* _Exercise details_: Emit the exact text of every line from the line with "box2(eye_x - eye_w / 2, plate_y0" to the line with "obj.matrix_world = Matrix.Identity(4)", both ends included. No other output is expected.

** Begin Dataset entries **

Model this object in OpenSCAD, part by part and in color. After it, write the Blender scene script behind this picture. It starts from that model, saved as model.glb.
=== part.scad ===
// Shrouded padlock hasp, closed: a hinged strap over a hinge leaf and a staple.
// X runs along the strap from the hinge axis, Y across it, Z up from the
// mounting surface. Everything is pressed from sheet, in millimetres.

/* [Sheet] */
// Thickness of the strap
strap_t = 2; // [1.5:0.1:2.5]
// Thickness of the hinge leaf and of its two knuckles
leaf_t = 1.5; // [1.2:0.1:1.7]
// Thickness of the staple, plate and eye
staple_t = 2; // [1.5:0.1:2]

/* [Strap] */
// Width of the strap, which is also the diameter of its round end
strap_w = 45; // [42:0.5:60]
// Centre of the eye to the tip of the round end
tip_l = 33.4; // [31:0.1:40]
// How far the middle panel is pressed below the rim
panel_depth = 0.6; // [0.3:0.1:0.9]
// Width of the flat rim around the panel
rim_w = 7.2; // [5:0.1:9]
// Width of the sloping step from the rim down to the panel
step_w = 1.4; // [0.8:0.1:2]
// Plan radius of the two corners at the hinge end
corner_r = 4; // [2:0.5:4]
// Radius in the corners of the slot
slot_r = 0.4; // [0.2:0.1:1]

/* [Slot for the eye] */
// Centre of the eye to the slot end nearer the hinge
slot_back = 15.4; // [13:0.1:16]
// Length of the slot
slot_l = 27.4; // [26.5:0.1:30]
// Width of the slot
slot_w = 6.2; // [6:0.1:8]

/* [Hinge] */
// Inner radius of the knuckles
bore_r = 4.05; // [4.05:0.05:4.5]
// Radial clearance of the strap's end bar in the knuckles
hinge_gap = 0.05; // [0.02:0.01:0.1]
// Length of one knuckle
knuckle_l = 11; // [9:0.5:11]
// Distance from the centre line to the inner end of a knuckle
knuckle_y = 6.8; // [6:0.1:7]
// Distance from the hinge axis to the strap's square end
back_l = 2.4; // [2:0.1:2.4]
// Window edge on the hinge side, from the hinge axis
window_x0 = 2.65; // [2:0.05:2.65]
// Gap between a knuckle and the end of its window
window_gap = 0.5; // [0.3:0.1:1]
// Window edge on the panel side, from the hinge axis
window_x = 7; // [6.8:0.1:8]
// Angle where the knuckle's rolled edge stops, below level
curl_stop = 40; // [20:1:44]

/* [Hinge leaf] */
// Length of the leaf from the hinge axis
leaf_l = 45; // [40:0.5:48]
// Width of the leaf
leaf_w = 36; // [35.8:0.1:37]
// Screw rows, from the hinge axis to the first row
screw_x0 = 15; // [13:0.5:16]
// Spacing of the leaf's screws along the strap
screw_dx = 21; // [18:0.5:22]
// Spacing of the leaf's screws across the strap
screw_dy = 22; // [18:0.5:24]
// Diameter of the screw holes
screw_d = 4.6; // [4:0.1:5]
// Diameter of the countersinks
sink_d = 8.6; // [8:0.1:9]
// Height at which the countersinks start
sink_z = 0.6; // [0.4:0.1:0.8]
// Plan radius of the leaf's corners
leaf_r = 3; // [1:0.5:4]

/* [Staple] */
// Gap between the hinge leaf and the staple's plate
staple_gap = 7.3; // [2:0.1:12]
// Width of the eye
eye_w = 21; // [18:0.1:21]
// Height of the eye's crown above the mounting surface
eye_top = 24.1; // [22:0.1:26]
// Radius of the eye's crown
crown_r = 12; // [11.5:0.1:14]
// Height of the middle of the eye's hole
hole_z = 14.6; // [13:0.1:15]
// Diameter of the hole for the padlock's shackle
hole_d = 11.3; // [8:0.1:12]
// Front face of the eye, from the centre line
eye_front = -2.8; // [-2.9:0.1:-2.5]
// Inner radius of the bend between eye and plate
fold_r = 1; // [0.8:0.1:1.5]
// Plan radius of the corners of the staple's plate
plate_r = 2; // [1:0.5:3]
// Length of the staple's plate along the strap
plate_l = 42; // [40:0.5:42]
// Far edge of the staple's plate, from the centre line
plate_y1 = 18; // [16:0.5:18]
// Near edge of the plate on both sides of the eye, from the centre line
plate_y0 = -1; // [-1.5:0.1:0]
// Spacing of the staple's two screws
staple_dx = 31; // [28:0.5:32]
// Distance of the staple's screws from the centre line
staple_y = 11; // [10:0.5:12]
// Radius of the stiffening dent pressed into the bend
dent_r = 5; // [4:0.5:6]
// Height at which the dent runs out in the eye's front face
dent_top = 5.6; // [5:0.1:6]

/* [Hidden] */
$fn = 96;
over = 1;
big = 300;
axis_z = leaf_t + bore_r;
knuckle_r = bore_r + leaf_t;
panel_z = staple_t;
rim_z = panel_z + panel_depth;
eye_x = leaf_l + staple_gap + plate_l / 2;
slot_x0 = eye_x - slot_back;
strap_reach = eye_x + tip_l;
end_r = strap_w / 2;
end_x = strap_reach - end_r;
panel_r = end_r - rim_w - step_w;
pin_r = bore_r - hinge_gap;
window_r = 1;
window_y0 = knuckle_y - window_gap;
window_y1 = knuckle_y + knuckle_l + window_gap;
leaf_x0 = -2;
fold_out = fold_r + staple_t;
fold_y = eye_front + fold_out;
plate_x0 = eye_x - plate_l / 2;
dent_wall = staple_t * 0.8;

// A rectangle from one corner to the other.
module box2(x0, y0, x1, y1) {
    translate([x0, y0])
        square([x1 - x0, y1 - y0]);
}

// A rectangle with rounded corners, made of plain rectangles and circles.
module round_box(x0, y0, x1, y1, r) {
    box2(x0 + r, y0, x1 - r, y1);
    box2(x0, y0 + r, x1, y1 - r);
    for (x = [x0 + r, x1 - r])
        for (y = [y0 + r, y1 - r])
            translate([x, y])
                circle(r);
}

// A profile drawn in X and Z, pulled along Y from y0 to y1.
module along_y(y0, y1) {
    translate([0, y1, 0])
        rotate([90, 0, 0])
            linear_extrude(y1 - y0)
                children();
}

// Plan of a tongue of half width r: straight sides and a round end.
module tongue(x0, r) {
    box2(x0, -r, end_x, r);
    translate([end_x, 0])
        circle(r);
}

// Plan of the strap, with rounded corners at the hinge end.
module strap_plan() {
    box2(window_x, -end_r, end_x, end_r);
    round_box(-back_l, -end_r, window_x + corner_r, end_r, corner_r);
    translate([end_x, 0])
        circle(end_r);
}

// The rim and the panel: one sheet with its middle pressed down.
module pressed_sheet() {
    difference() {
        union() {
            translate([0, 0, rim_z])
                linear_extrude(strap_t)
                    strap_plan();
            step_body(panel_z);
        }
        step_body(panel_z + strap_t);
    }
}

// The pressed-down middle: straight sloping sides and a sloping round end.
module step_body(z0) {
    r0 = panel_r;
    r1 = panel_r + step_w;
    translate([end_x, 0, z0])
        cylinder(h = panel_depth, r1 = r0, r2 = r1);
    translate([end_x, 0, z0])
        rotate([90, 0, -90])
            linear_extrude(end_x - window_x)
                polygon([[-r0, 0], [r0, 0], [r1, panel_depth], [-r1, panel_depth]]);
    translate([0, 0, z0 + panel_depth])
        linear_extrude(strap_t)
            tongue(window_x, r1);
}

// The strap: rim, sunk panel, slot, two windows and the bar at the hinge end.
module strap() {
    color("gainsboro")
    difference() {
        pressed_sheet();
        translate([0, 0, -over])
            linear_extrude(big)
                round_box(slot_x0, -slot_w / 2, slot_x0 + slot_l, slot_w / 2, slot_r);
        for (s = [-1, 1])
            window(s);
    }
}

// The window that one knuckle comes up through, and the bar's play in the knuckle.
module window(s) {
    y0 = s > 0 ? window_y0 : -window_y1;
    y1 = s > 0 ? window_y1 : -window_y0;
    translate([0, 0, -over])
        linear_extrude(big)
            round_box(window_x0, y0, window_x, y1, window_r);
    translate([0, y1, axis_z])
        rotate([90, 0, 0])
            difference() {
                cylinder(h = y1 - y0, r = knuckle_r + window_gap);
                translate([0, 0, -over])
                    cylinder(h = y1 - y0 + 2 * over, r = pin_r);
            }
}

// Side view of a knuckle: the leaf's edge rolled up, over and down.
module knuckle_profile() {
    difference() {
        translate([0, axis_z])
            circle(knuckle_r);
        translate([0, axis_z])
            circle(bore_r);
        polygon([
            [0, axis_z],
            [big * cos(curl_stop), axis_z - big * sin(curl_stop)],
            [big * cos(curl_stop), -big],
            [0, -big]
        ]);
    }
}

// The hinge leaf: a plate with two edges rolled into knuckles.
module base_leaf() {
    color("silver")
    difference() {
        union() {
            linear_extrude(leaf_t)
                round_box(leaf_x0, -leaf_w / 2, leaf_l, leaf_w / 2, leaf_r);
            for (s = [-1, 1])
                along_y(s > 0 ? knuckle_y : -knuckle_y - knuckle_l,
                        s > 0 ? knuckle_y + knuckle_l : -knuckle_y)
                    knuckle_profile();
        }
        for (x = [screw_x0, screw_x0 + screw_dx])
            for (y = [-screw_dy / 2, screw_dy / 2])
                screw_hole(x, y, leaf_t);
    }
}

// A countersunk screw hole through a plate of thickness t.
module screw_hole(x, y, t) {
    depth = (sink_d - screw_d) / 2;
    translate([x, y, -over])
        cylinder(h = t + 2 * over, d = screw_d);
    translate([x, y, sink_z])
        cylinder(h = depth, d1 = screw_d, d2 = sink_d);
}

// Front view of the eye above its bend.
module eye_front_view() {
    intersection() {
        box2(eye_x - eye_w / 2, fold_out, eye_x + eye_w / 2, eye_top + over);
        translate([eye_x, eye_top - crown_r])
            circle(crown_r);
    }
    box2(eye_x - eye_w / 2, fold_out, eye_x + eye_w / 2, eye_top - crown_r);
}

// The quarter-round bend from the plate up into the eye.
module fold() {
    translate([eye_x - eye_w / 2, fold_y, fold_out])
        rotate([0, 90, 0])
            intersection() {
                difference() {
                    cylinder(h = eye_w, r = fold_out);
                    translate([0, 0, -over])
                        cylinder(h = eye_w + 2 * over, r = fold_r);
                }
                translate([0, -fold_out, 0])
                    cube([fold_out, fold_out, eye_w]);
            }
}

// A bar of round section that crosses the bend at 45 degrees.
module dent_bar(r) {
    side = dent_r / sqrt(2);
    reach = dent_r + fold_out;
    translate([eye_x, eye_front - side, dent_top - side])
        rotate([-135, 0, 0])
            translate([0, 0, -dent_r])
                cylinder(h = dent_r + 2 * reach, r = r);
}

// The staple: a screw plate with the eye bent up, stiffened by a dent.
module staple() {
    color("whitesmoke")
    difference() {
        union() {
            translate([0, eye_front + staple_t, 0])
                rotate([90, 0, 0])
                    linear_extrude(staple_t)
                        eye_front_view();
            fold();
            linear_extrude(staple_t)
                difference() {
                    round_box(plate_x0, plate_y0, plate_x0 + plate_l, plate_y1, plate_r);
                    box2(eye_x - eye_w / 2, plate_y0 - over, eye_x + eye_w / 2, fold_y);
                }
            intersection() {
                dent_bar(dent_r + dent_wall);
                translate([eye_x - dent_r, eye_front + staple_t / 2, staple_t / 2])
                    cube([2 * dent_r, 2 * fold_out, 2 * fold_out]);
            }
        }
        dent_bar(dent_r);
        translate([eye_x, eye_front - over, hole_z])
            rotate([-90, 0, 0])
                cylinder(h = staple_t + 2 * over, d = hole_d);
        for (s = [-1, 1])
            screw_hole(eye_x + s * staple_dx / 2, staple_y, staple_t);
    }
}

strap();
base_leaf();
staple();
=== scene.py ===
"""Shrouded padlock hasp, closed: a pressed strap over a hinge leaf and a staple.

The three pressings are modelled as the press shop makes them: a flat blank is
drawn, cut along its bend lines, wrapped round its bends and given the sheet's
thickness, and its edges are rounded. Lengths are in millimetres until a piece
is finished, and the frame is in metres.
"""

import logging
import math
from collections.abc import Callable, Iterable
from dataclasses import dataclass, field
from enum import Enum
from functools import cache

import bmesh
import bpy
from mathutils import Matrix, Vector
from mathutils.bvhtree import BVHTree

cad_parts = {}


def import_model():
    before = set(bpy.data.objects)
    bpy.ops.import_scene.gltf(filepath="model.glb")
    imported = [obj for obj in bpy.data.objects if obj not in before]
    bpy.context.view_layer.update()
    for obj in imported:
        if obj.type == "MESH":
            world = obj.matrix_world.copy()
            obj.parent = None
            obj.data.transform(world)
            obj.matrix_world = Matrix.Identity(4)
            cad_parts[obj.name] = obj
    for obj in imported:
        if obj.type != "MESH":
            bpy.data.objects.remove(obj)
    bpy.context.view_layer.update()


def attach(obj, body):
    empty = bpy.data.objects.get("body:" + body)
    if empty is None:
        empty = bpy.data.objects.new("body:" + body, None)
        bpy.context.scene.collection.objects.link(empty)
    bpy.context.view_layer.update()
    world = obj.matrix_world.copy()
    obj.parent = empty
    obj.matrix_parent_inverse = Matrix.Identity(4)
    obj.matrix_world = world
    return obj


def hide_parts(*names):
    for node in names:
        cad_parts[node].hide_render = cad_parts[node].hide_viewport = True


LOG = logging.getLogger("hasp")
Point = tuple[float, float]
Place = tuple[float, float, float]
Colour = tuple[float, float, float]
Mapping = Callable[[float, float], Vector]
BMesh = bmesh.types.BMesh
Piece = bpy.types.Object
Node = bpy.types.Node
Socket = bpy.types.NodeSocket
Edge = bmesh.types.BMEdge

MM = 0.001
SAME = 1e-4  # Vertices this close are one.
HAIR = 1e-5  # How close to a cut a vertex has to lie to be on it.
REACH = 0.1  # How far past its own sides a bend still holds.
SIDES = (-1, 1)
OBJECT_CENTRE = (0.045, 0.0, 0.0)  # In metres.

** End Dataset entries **
** Begin Dataset entries **

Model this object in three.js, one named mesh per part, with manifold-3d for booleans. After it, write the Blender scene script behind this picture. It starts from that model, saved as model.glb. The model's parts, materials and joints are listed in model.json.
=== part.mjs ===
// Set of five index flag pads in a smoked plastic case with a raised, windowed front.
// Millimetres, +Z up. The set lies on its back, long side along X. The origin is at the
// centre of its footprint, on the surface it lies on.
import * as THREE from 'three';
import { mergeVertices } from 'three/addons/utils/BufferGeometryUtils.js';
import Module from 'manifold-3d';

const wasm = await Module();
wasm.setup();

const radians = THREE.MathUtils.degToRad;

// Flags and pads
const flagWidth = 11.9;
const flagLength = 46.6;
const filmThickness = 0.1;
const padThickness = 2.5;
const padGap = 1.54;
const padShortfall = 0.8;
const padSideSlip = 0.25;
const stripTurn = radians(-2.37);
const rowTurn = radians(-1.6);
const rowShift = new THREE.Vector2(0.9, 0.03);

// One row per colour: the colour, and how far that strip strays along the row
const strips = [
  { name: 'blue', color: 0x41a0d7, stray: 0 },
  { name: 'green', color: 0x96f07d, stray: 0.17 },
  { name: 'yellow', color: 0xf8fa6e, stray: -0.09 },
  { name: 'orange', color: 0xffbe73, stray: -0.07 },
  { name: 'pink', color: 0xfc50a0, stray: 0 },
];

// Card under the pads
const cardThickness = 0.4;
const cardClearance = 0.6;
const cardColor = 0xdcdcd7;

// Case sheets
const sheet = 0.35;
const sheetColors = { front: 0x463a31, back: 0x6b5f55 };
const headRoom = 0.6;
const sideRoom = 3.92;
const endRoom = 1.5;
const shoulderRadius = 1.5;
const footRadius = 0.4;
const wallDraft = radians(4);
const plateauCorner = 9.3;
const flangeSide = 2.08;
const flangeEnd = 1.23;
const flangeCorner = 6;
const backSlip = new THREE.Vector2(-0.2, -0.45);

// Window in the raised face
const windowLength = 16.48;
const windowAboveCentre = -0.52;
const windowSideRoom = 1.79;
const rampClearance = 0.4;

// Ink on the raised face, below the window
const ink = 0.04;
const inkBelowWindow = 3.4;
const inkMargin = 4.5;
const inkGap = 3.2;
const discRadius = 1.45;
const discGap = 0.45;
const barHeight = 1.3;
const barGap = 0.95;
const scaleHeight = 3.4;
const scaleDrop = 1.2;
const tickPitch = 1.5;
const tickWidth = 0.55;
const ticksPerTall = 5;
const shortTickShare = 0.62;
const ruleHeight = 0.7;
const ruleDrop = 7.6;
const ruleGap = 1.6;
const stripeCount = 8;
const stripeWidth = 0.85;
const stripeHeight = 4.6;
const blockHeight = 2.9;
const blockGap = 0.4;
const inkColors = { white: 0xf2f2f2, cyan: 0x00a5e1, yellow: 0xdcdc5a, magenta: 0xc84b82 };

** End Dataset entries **
** Begin Dataset entries **

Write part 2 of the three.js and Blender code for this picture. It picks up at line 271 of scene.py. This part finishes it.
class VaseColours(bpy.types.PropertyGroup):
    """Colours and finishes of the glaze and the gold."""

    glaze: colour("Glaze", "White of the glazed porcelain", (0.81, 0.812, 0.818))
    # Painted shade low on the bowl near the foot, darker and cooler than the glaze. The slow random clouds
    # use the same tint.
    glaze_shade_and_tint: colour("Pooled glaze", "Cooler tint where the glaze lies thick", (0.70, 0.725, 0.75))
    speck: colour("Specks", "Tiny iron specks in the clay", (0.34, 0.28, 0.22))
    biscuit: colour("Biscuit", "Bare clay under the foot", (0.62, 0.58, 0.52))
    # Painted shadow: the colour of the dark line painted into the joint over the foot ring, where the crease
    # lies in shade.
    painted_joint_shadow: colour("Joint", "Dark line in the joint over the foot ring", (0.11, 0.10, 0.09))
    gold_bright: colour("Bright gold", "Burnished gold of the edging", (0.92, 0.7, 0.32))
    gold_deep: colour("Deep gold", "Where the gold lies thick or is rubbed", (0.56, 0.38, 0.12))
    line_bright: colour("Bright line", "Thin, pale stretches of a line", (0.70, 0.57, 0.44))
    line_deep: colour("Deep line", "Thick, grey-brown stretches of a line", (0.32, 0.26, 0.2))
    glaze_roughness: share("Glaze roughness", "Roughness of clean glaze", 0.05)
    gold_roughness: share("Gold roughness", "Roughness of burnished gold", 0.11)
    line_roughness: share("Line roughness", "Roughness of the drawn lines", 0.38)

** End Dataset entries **

* _Task answer_:
                    box2(eye_x - eye_w / 2, plate_y0 - over, eye_x + eye_w / 2, fold_y);
                }
            intersection() {
                dent_bar(dent_r + dent_wall);
                translate([eye_x - dent_r, eye_front + staple_t / 2, staple_t / 2])
                    cube([2 * dent_r, 2 * fold_out, 2 * fold_out]);
            }
        }
        dent_bar(dent_r);
        translate([eye_x, eye_front - over, hole_z])
            rotate([-90, 0, 0])
                cylinder(h = staple_t + 2 * over, d = hole_d);
        for (s = [-1, 1])
            screw_hole(eye_x + s * staple_dx / 2, staple_y, staple_t);
    }
}

strap();
base_leaf();
staple();
=== scene.py ===
"""Shrouded padlock hasp, closed: a pressed strap over a hinge leaf and a staple.

The three pressings are modelled as the press shop makes them: a flat blank is
drawn, cut along its bend lines, wrapped round its bends and given the sheet's
thickness, and its edges are rounded. Lengths are in millimetres until a piece
is finished, and the frame is in metres.
"""

import logging
import math
from collections.abc import Callable, Iterable
from dataclasses import dataclass, field
from enum import Enum
from functools import cache

import bmesh
import bpy
from mathutils import Matrix, Vector
from mathutils.bvhtree import BVHTree

cad_parts = {}


def import_model():
    before = set(bpy.data.objects)
    bpy.ops.import_scene.gltf(filepath="model.glb")
    imported = [obj for obj in bpy.data.objects if obj not in before]
    bpy.context.view_layer.update()
    for obj in imported:
        if obj.type == "MESH":
            world = obj.matrix_world.copy()
            obj.parent = None
            obj.data.transform(world)
            obj.matrix_world = Matrix.Identity(4)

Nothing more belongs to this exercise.